Big Data: Crowdsourced
In a previous blog post entitled Big Data: Big Opportunity, I talked about the potential for Going Non-Linear, by turning knowledge into Big Data apps in the cloud. However, the bottleneck here is Data Scientists: those special knowledge workers who can create the Big Data solutions to solve compelling business problems or generate valuable insights from large datasets. Now we have an answer to this bottleneck: it's a hot start-up called Kaggle - a crowdsourcing platform and ecosystem that harnesses the cognitive surplus of the world's Data Scientists.

As illustrated above, Kaggle enables enterprises and entrepreneurs to solve business problems through public and private competitions, where an ecosystem of over 25,000 (and growing) Data Scientists compete for the prize of winning a Predictive Modelling engagement. This typically makes use of the R tools from Revolution Analytics. In turn, Big Data cloud apps can then be built using a blend of a commercialised Apache Hadoop framework from players such as Cloudera or Hortonworks, delivered on a scalable cloud computing platform, such as Amazon Web Services (AWS).

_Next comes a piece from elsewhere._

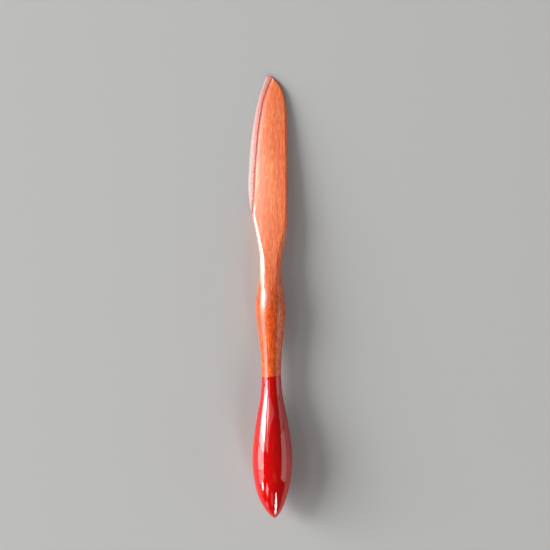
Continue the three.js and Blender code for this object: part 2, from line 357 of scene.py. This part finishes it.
def top_distances(sizes):
    """How far each of the top's points lies from the cutting edge."""
    edge_round = np.minimum(EDGE_ROUND, EDGE_SHARE * sizes["bevel"])
    corner = np.minimum(CORNER_WIDTH, EDGE_SHARE * sizes["bevel"])
    turn = zone("edge", TOP_ZONES) * math.pi / 2
    edge = edge_round * (1 - np.cos(turn))
    bevel = mix(edge_round, sizes["bevel"] - corner, zone("bevel", TOP_ZONES))
    inner = mix(sizes["bevel"] - corner, sizes["bevel"], zone("corner", TOP_ZONES))
    shoulder = sizes["bevel"] + sizes["shoulder"] * zone("shoulder", TOP_ZONES)
    face = mix(sizes["bevel"] + sizes["shoulder"], sizes["width"] - sizes["spine"], zone("face", TOP_ZONES))
    turn = zone("spine", TOP_ZONES) * math.pi / 2
    spine = sizes["width"] - sizes["spine"] * (1 - np.sin(turn))
    return np.hstack([edge, bevel, inner, shoulder, face, spine])


def under_distances(sizes):
    """The same for the underside, from the spine back to the cutting edge."""
    turn = zone("spine", UNDER_ZONES) * math.pi / 2
    spine = sizes["width"] - sizes["spine"] * (1 - np.cos(turn))
    back = mix(sizes["width"] - sizes["spine"], sizes["under_round"], zone("back", UNDER_ZONES))
    turn = zone("edge", UNDER_ZONES) * math.pi / 2
    edge = sizes["under_round"] * (1 - np.sin(turn))
    return np.hstack([spine, back, edge])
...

Monetising Big Data cloud apps can leverage the crowdsourcing power of Kaggle with the insourcing power of Ciklum. This is where Data Scientists drawn from the Kaggle ecosystem can work with technical architects and software developers delivered through the Ciklum Own Software Development Team model. In practice, this means that the scarce resources of Data Scientists may be harnessed through the power of tapping into an ecosystem of thousands of subject matter experts. Underpinning this crowdsourcing on Kaggle is the ability to enable Big Data cloud app innovation.